Несколькими минутами позже ее уже вели наверх. Донья Аугуста и одна из горничных помогли ей раздеться и лечь в постель.
— Тебе необходим отдых, дорогая. Я помню, что, когда это произошло со мной, — сказала донья Аугуста, опускаясь на край кровати, — я чувствовала себя совершенно опустошенной морально и физически.
— Надеюсь, я не причиняю вам беспокойства, пробормотала Нена.
— Чепуха! Теперь ты член нашей семьи. Естественно, мы заботимся о тебе, — она наклонилась и поцеловала Нену в лоб. — Постарайся уснуть, дорогая, и не беспокойся: у тебя еще будет много детей.
В горле у Нены стоял комок. С трудом удерживаясь от слез, она слабо кивнула.
— И больше никаких волнений, — настойчиво повторила донья Аугуста, разглаживая одеяло. Все уладится само собой, дорогая.
ГЛАВА ДЕВЯТАЯ
— Как насчет поездки на Агапос? — спросил Рамон три недели спустя. Нена все еще грустила.
Ее апатия и отсутствие интереса к жизни серьезно беспокоили Рамона. Он попытался поговорить с ней о том, что случилось, но она не проявила никакого желания что-либо обсуждать. По его настоянию Нена несколько раз побывала у психолога, но сеансы не принесли ощутимых результатов.

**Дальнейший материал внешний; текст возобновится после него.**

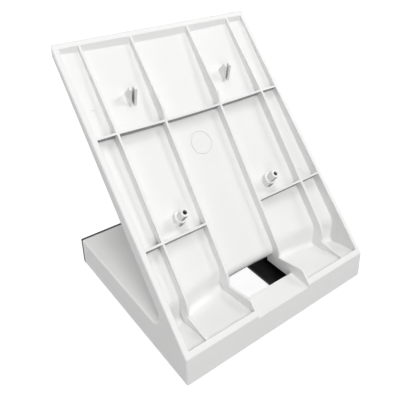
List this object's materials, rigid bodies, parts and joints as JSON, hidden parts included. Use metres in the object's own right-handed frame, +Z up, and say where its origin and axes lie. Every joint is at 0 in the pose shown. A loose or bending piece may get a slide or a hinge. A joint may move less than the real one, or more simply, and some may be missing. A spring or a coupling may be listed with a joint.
{
  "type": "desk stand",
  "caption": "Wedge-shaped desk stand that holds a wall-type entry or alarm panel at an angle: ribbed leaning back, hollow base with a cable opening, black plate below and behind.",
  "frame": {"origin": "on the table, under the middle of the outer box", "axes": "+X across the width to the user's right, -Y towards the user, +Z up"},
  "size_m": [0.166, 0.1504, 0.1804],
  "materials": {
    "white_plastic": "fine satin, moulded",
    "black_steel": "matt black powder coat",
    "screw_steel": "black zinc plate",
    "foot_rubber": "matt"
  },
  "bodies": {
    "root": {"stand_body": "white_plastic", "base_plate": "black_steel", "base_screw_front_left": "screw_steel", "base_screw_front_right": "screw_steel", "base_screw_middle_left": "screw_steel", "base_screw_middle_right": "screw_steel", "base_screw_rear_left": "screw_steel", "base_screw_rear_right": "screw_steel", "foot_front_left": "foot_rubber", "foot_front_right": "foot_rubber", "foot_rear_left": "foot_rubber", "foot_rear_right": "foot_rubber"}
  },
  "joints": []
}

— На Агапос? — повторила она, вспомнив красивый греческий остров, где они впервые занимались любовью и где, возможно, был зачат их ребенок.
— Да. Тебе будет очень полезно изменить обстановку — уехать и побыть на солнышке. Ранней осенью там очень хорошо.
Он взял Нену за руку. Последнее время она не отталкивает, но и не воспринимает его. Ему казалось, что жена живет в собственном мире, не желая, чтобы кто-нибудь проник в него и нарушил ее одиночество. Но Рамон знал, вернее, чувствовал, что он потеряет Нену навсегда, если в ближайшее время ему не удастся пробить брешь в ее эмоциональном безразличии.
Я думаю, что нам нужно поехать, настойчиво сказал он. — Я прикажу, чтобы подготовили самолет, и послезавтра мы улетим.
Нена вздохнула. Ей все равно — ехать ли на Агапос или оставаться в Лондоне, где непрерывно идут унылые дожди и она чувствует себя вялой и опустошенной. Ей часто звонят подруги, но у нее нет желания встречаться с ними. И вообще с кем бы то ни было.
Рамон, хотя Нена не знала об этом, прислушался к словам врача и спал в соседней с ней комнате.
Но время шло, и он все больше приходил к убеждению, что скоро они будут спать вместе.